→ DATA EXTRACT
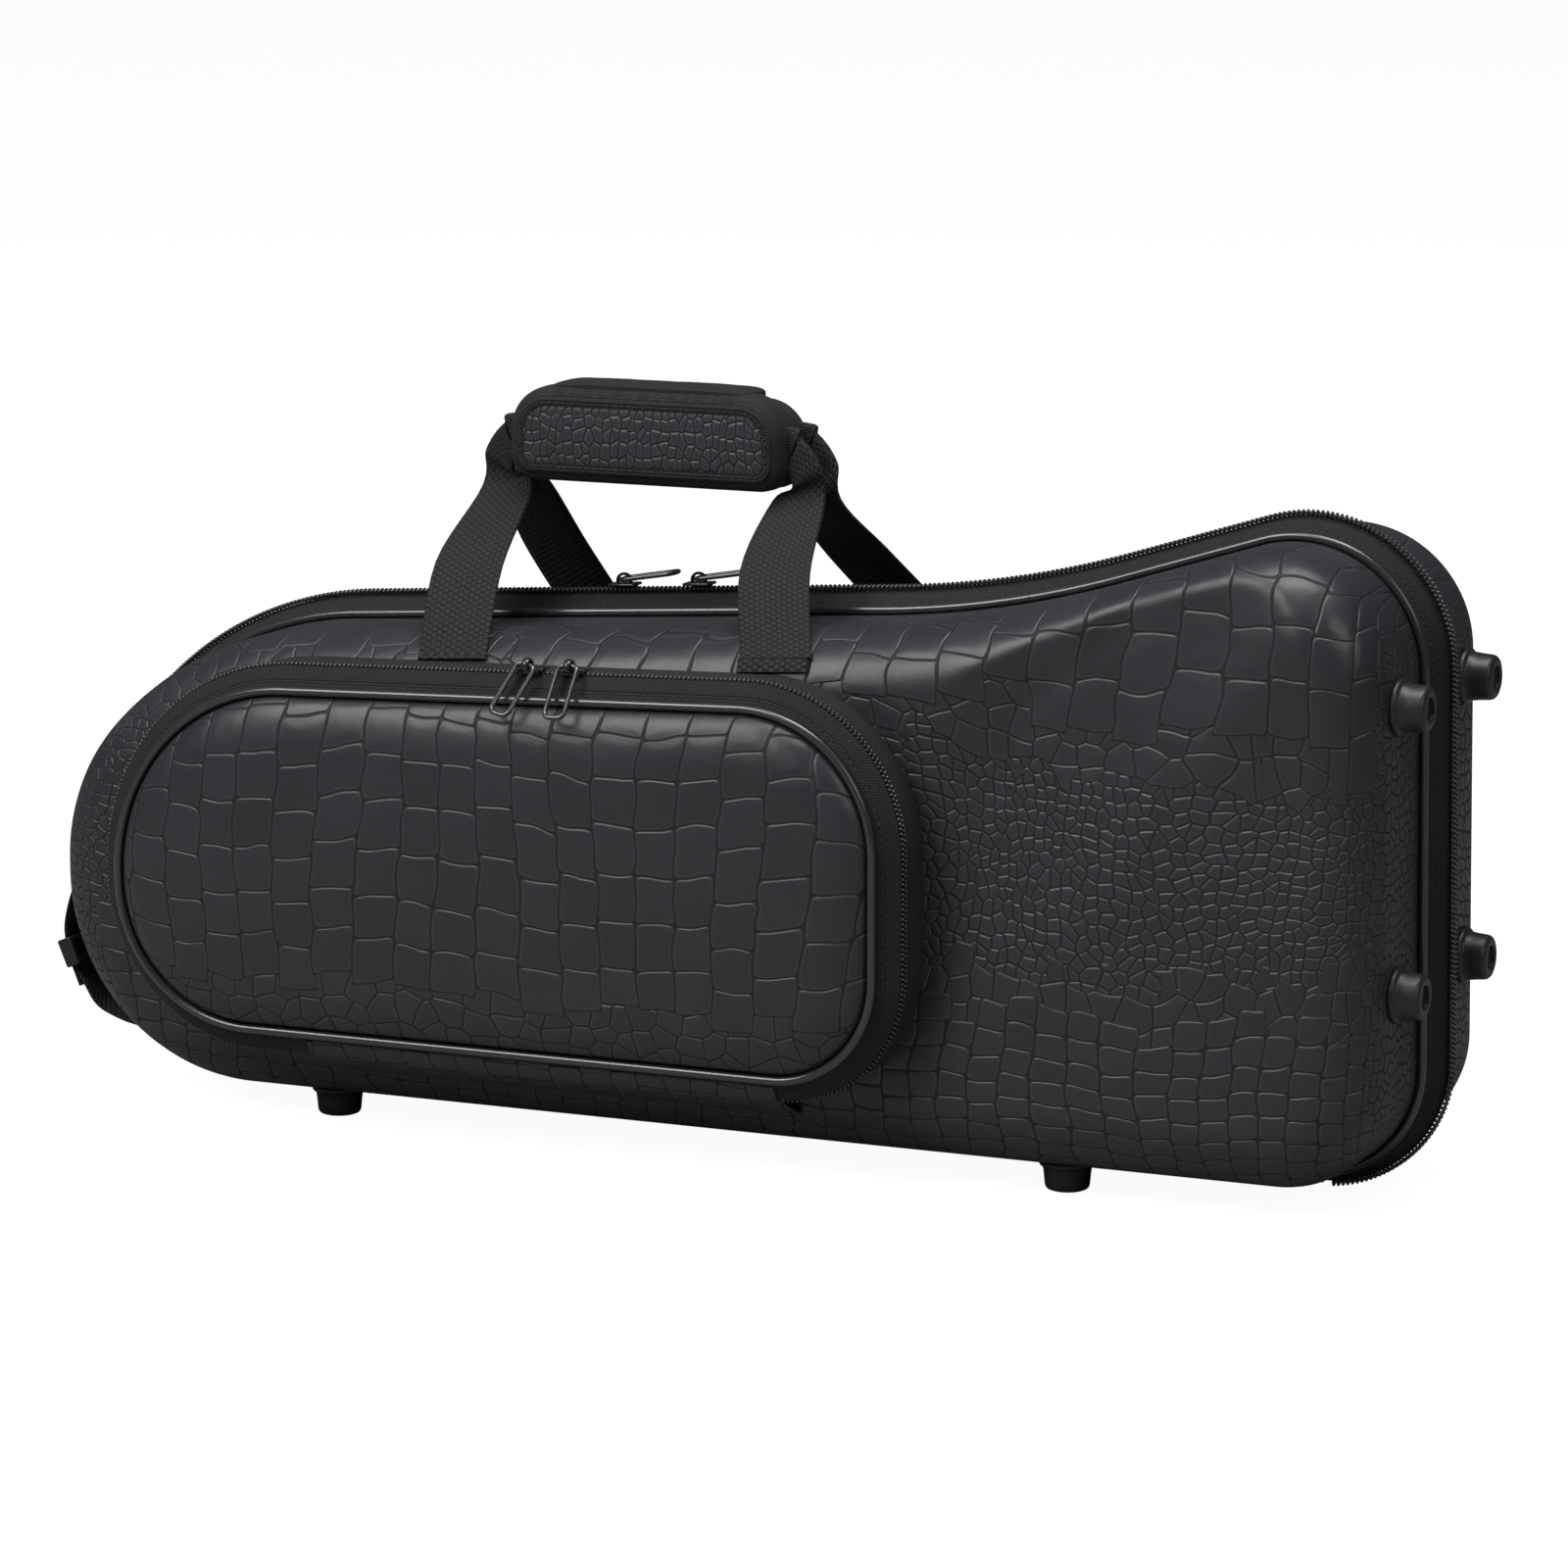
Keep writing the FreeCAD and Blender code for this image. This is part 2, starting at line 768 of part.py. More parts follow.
def end_buckle():
    """Return the buckle on the loop: two rails, a bar behind the webbing at each end, and one before it."""
    half_strap = end_strap_thickness / 2 + fit_gap
    depth = half_strap + buckle_bar
    half_width = buckle_strap_width / 2 + fit_gap
    half_height = buckle_height / 2
    rail = box((-depth, half_width, -half_height), (depth, half_width + buckle_rail, half_height))
    pieces = [mirrored(rail)]
    for low in (-half_height, half_height - buckle_bar_height):
        pieces.append(box((half_strap, -half_width, low), (depth, half_width, low + buckle_bar_height)))
    half_bar = buckle_bar_height / 2
    pieces.append(box((-depth, -half_width, -half_bar), (-half_strap, half_width, half_bar)))
    buckle = rail.fuse(pieces).removeSplitter()
    seat = tail_point(end_seat + buckle_stand, buckle_angle, buckle_strap_width)
    buckle.Placement = FreeCAD.Placement(seat, Rotation(Vector(0, 1, 0), 180 - buckle_angle))
    return buckle


# Pocket
def pocket_outline():
    """Return the pocket's outline at its piping."""
    low_left, low_right, top_right, top_left = pocket_rounds
    corners = (
        (pocket_right, pocket_low, low_right),
        (pocket_right, pocket_top_right, top_right),
        (pocket_left, pocket_top_left, top_left),
        (pocket_left, pocket_low, low_left),
    )
    return Outline(corners)


pocket = pocket_outline()


def pocket_ridge(x):
    """Return the height of the pocket's zipper ridge on its straight top run."""
    share = (x - pocket_left) / (pocket_right - pocket_left)
    return pocket_top_left + (pocket_top_right - pocket_top_left) * share + pocket_ridge_height


def pocket_gusset():
    """Return the fabric wall that joins the pocket to the shell."""
    section = (
        (-pocket_ridge_height, pocket_root),
        (-pocket_ridge_height, pocket_parting - parting_gap),
        (pocket_wall - pocket_ridge_height, pocket_parting - parting_gap),
        (pocket_wall - pocket_ridge_height, pocket_root),
    )
    return belt(pocket, section).cut(shell_outside())


def pocket_teeth(near, far):
    """Return a row of coil on the pocket's ridge, round the two ends and the top."""
    section = (
        (-pocket_ridge_height, near),
        (-pocket_ridge_height - pocket_teeth_height, near),
        (-pocket_ridge_height - pocket_teeth_height, far),
        (-pocket_ridge_height, far),
    )
    return belt(pocket, section, open_chords=0)


def pocket_band():
    """Return the sloping fabric band between the pocket's zipper and its piping."""
    near = pocket_parting + parting_gap
    section = (
        (-pocket_ridge_height, near),
        (-pocket_ridge_height, near + pocket_teeth_width + fit_gap),
        (-piping_radius, pocket_edge),
        (face_inset + pocket_wall, pocket_edge),
        (pocket_wall - pocket_ridge_height, near),
    )
    return belt(pocket, section)


def crown_form(depth_in):
    """Return the pocket face's crowned form, taken in by depth_in."""
    base = pocket_edge
    rise = pocket_crown - depth_in - base
    levels = []
    for inset_share, rise_share in crown_share:
        levels.append((face_inset + depth_in + crown_reach * inset_share, base + rise * rise_share))
    return stack(pocket, levels)


def pocket_face():
    """Return the pocket's face as its flat middle and the runs and turns of its rim."""
    hollow = crown_form(0).cut(crown_form(pocket_wall))
    level = pocket_crown - pocket_wall
    low_left, _, top_right, top_left = pocket_rounds
    turn_z = pocket_low + low_left
    turn_columns = [pocket_left + top_left * share for share in rim_turn_shares]
    columns = [-half_length] + turn_columns + [pocket_right - top_right, half_length]
    cells = [box((-half_length, level, 0), (half_length, half_length, half_length))]
    for left, right in zip(columns, columns[1:]):
        for low, high in ((0, turn_z), (turn_z, half_length)):
            cells.append(box((left, 0, low), (right, level, high)))
    return [solid for cell in cells for solid in hollow.common(cell).Solids]


def hinge_flap_leaf(upper):
    """Return one leaf of the leather hinge flap along the pocket's bottom, above or below the hinge line."""
    ridge = pocket_low - pocket_ridge_height - fit_gap
    outer = ridge - hinge_flap_thickness
    if upper:
        near = pocket_parting + parting_gap
        knee = near + pocket_teeth_width + fit_gap
        far_y = pocket_edge - fit_gap
        steepness = (pocket_ridge_height - piping_radius) / (pocket_edge - knee)
        far_z = pocket_low - piping_radius - fit_gap * steepness - fit_gap
        section = (
            (near, outer),
            (knee, outer),
            (far_y, far_z - hinge_flap_thickness),
            (far_y, far_z),
            (knee, ridge),
            (near, ridge),
        )
    else:
        near = pocket_parting - parting_gap
        angle = math.radians(hinge_flap_root_angle)
        reach = edge_round + fit_gap
        root_y = half_depth - edge_round + reach * math.cos(angle)
        root_z = ridge_floor_gap + shell_inset + edge_round - reach * math.sin(angle)
        section = ((near, outer), (root_y, root_z - hinge_flap_thickness), (root_y, root_z), (near, ridge))
    points = [Vector(hinge_flap_left, y, z) for y, z in section]
    face = Part.Face(Part.makePolygon(points + points[:1]))
    return face.extrude(Vector(hinge_flap_right - hinge_flap_left, 0, 0))


# Zipper sliders and pulls
def slider(teeth_top, flange_low, bail_across):
    """Return a slider at the origin: X along the zipper, Z outwards, its own tape on the plus Y side."""
    under = teeth_top + slider_clearance
    top = under + slider_plate
    plate = box(
        (-slider_half_length, -slider_half_width, under),
        (slider_half_length, slider_half_width, top),
    )
    upright = [edge for edge in plate.Edges if abs(edge.tangentAt(edge.FirstParameter).z) > 1 / 2]
    plate = plate.makeChamfer(slider_corner, upright)
    flange = box(
        (-slider_half_length + slider_corner, slider_half_width - slider_flange, flange_low),
        (slider_half_length - slider_corner, slider_half_width, under),
    )
    inner_top = top + bail_gap
    arch = box(
        (-bail_half_length, -bail_half_width, top),
        (bail_half_length, bail_half_width, inner_top + bail_cap),
    )
    window = box(
        (-bail_half_length + bail_post, -bail_half_width, top),
        (bail_half_length - bail_post, bail_half_width, inner_top),
    )
    bail = arch.cut(window)
    if bail_across:
        bail.rotate(Vector(0, 0, 0), Vector(0, 0, 1), 90)
        bail.translate(Vector(0, pocket_bail_shift, 0))
    return plate.fuse([flange, bail]).removeSplitter()


def pull_height(teeth_top):
    """Return the height of a pull's pivot above the ridge."""
    return teeth_top + slider_clearance + slider_plate + bail_gap / 2


def wire_pull():
    """Return a wire loop lying along X from its pivot at the origin, flat in the XY plane."""
    half = pull_width / 2
    loop = rectangle(0, pull_length, -half, half, pull_round)
    wire = belt(loop, bead(0, 0, pull_wire_radius))
    wire.rotate(Vector(0, 0, 0), Vector(1, 0, 0), 90)
    return wire


def main_frame(x):
    """Return the place and the tilt of a slider on the main zipper's top run."""
    tilt = Rotation(Vector(0, 1, 0), -back_slope_angle)
    return FreeCAD.Placement(Vector(x, 0, slope(x)), tilt)


def pocket_frame(x):
    """Return the place and the tilt of a slider on the pocket's top run."""
    rise = (pocket_top_right - pocket_top_left) / (pocket_right - pocket_left)
    tilt = Rotation(Vector(0, 1, 0), -math.degrees(math.atan(rise)))
    return FreeCAD.Placement(Vector(x, -pocket_parting, pocket_ridge(x)), tilt)


main_teeth_top = teeth_height - tape_depth

# Pieces that both halves have, made for the back and mirrored for the lid
halves = {
    "shell": half_shell,
    "piping": piping,
    "edge_band": edge_band,
    "zip_tape": zip_tape,
    "zip_teeth": zip_teeth,
    "hinge_tape": hinge_leaf,
    "bottom_feet": bottom_feet,
    "end_feet": end_feet,
    "handle_strap": handle_strap,
}
for name, make in halves.items():
    piece = make()
    save(piece, "back_" + name)
    save([mirrored(one) for one in piece] if isinstance(piece, list) else mirrored(piece), "front_" + name)

seats = (body_seat, valve_seat, leadpipe_seat, mouthpiece_seat)
save(bed(seats), "instrument_bed")
save([mirrored(block) for block in bed(seats[:-1])], "lid_padding")

save(grip_pad(grip_rear_top, grip_rear_depth), "rear_grip_pad")
save(mirrored(grip_pad(grip_front_top, grip_front_depth)), "front_grip_pad")
save(mirrored(grip_binding()), "grip_binding")
save(mirrored(grip_panel()), "grip_panel")
flap_low = grip_front_top + fit_gap
save(flap_sheet(flap_low, flap_low + flap_thickness, 0), "grip_flap")
save(patch(grip_rear_top, grip_rear_top + patch_thickness), "grip_loop_patch")
save(patch(grip_rear_top + patch_thickness + fit_gap, flap_low), "grip_hook_patch")

save(end_backing(), "end_strap_backing")
save(end_loop(), "end_strap")
save(end_tab(), "end_strap_tab")
save(end_buckle(), "end_strap_buckle")

save(mirrored(pocket_gusset()), "pocket_gusset")
wall_teeth_near = pocket_parting - parting_gap
save(mirrored(pocket_teeth(wall_teeth_near - pocket_teeth_width, wall_teeth_near)), "pocket_wall_teeth")
face_teeth_near = pocket_parting + parting_gap
save(mirrored(pocket_teeth(face_teeth_near, face_teeth_near + pocket_teeth_width)), "pocket_face_teeth")
save(mirrored(pocket_band()), "pocket_face_band")
save(mirrored(belt(pocket, bead(0, pocket_edge + piping_radius, piping_radius))), "pocket_piping")
save([mirrored(stretch) for stretch in pocket_face()], "pocket_face")
save(mirrored(hinge_flap_leaf(False)), "pocket_hinge_lower")
save(mirrored(hinge_flap_leaf(True)), "pocket_hinge_upper")

for side, x in zip(("left", "right"), main_slider_x):
    body = slider(main_teeth_top, -slider_flange_drop, False)
    pull = wire_pull()
    pull.rotate(Vector(0, 0, 0), Vector(0, 1, 0), -main_pull_lift)
    pull.translate(Vector(0, 0, pull_height(main_teeth_top)))
    body.Placement = main_frame(x)
    pull.Placement = main_frame(x).multiply(pull.Placement)
    save(body, "main_slider_" + side)
    save(pull, "main_pull_" + side)

for side, x, slant in zip(("left", "right"), pocket_slider_x, pocket_pull_slants):
    body = slider(pocket_teeth_height, fit_gap, True)
    body.rotate(Vector(0, 0, 0), Vector(0, 0, 1), 180)
    pull = wire_pull()
    pull.rotate(Vector(0, 0, 0), Vector(0, 0, 1), -90 - slant)
    pull.rotate(Vector(0, 0, 0), Vector(1, 0, 0), pocket_pull_drop)
    pull.translate(Vector(0, -pocket_pivot_out, pull_height(pocket_teeth_height)))
    body.Placement = pocket_frame(x).multiply(body.Placement)
    pull.Placement = pocket_frame(x).multiply(pull.Placement)
    save(body, "pocket_slider_" + side)
    save(pull, "pocket_pull_" + side)

write_nodes()
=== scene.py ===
"""Studio picture of a contoured soft case for a trumpet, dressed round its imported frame.

Shapes are worked out in the case's own millimetres: X along the case towards the bell end, Y from the plane
where the halves meet towards the back half, and Z up from the floor.
"""

from __future__ import annotations

import json
import logging
import math
import sys
from collections.abc import Callable, Iterable, Sequence
from dataclasses import dataclass, field
from enum import Enum

import bmesh
import bpy
from mathutils import Matrix, Vector, noise

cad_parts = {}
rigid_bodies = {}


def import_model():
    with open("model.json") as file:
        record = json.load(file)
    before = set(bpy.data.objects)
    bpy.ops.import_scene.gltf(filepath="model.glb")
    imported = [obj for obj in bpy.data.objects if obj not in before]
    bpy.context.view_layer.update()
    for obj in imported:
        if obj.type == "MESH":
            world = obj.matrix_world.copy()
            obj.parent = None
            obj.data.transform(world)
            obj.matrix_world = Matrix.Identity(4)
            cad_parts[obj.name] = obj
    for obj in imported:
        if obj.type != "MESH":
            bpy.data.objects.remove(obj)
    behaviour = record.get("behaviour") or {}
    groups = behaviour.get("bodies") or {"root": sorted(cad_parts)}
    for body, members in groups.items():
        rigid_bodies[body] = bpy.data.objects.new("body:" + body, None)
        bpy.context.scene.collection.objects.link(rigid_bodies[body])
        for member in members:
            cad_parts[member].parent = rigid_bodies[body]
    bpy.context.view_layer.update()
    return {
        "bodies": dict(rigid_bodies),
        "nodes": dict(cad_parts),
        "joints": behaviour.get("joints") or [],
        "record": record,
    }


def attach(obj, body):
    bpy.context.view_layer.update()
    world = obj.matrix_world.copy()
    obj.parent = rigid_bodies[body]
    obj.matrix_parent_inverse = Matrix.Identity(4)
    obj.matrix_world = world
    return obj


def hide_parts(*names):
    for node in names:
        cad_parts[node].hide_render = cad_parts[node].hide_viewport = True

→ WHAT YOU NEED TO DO
Among the lines above, determine how many hold the word "json"; report the figure alone.

→ FINAL RESULT
3